Every 10 or 15 minutes, two men sitting in a corner begin strumming acoustic guitars and singing in Tongan. Others soon join in. The lyrics are of love, loss, pain, good times, bad times, old memories. A song about a long-past civil war that ended with Tonga being united under one king gets most of the room singing along.

Kava has traditionally been key to Polynesian ceremonies or momentous life events, whether they involve Tongan royalty, Samoan chiefs, weddings or funerals. But views on the drink and its purpose are shifting as more Polynesians absorb American lifestyles and attitudes toward leisure.

Some Salt Lake City Pacific Islanders feel that keeping the kava culture going means keeping an essential part of their homeland alive here in America. Others say kava should only be used on ceremonial occasions. Still others feel that any use of kava violates the rules of their religion. All three views seem to peacefully co-exist within Utah’s Polynesian cultures, where one can always expect support—regardless of how one views or uses kava. Stronger than any feelings about the drink is a bedrock emphasis on extended family relations and helping one another.

Periodically someone tosses a folded bill—$20, $50, even $100—to a man in the middle of the room who keeps the cash laid out in front of him on a small wooden board. He unfolds and holds up the bill, then offers a short speech of gratitude for the donation. Cries of Malo’! ripple through the room. An LDS ward bishop happens to be visiting from Tonga tonight and the donations, which can easily surpass $1,000, will go back with him to the island to help buy a bus for transporting children from a small village to a school.

Recreation and Religion
The focal point of the kava club sits front and center in the room. The kumete is a large, carved wooden bowl about three feet across, filled with a liquid that looks, smells and tastes like little more than muddy water. The only female in attendance, an unmarried woman called a tou’a, sits in front of the kumete and, while stirring, ladles the kava into coconut-shell cups. The men then pass the cups, hand-to-hand, throughout the room.

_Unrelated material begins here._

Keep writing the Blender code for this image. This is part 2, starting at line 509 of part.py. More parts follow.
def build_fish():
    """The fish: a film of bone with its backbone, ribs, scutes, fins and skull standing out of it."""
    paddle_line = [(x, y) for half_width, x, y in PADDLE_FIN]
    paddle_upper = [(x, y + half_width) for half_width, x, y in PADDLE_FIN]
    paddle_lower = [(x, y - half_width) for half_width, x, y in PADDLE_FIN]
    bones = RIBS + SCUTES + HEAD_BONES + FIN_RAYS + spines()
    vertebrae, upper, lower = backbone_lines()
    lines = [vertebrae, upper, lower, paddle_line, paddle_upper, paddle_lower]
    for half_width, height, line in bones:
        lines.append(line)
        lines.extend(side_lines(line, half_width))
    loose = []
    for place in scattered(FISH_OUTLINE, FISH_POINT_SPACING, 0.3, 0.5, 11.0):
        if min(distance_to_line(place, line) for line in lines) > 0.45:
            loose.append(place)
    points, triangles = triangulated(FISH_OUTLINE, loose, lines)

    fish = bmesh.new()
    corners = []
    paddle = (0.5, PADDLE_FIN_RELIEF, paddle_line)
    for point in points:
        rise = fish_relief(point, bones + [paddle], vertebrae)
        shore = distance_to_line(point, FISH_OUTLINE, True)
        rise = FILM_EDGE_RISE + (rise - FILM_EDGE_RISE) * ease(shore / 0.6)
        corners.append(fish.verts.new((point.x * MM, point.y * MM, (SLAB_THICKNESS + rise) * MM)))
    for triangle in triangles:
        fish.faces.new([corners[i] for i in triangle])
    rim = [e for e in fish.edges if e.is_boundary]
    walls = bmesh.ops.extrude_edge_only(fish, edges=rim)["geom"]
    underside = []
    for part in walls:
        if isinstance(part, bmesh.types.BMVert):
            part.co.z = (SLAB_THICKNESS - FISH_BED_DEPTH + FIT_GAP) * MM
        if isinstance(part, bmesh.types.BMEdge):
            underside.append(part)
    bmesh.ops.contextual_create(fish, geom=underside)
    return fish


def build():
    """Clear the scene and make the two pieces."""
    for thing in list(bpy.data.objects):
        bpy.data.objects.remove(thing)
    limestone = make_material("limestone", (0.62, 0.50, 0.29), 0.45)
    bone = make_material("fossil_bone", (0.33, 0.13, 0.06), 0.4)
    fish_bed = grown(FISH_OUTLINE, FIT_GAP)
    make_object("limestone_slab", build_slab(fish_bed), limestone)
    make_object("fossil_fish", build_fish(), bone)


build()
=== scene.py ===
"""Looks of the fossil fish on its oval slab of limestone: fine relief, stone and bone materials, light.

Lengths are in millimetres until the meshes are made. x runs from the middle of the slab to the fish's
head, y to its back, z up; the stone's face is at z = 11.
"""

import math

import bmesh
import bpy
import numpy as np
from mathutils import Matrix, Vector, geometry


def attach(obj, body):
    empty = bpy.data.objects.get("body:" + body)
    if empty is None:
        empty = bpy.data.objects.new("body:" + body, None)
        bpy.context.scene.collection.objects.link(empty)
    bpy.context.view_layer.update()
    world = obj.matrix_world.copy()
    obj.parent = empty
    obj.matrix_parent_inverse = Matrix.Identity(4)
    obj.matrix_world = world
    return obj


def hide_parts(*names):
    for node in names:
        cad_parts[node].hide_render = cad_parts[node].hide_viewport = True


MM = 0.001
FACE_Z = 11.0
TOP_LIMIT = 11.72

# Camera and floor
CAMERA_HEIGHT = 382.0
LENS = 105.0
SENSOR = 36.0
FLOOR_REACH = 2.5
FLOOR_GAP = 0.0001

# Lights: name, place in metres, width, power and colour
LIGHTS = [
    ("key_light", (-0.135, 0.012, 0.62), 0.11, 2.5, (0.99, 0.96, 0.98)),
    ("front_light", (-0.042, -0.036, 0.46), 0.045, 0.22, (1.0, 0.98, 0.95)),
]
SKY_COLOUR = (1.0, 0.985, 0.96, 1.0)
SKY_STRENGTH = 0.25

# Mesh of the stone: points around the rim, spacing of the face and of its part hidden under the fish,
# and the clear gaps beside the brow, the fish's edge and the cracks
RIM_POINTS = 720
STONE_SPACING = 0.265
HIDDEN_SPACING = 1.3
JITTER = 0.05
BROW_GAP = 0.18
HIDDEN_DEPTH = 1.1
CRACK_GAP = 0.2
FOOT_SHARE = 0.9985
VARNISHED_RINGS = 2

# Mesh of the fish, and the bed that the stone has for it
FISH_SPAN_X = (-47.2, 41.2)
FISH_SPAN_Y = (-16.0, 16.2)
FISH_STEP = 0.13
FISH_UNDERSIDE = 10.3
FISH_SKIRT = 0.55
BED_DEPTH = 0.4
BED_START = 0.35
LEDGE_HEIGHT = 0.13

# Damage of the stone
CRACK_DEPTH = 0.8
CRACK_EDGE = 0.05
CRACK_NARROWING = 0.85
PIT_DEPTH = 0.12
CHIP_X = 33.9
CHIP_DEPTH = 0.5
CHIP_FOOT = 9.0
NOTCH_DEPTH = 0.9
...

For these men, this night out is as natural to their island culture as a typical night for American-born men at the American Legion Post or quaffing beers while watching Monday Night Football. The kava club is a social event that, like so many other customs rooted in other cultures, is evolving as Polynesians assimilate into American society.

Factoring into attitudes about kava consumption is the LDS Church. According to church’s statistics, Tonga has the highest percentage of LDS population of any nation on earth. The Mormon Church claims over 53,000 members on an island where the total population is around 116,000. Samoa ranks a close second, with 65,000 LDS members on an island with a population of slightly less than 200,000.

Given the number of immigrants in relation to their country of origin, what happens in Utah is not without effect back in the islands. For example, close to 7,000 Tongans call Utah home—a significant number, given the total population on the island.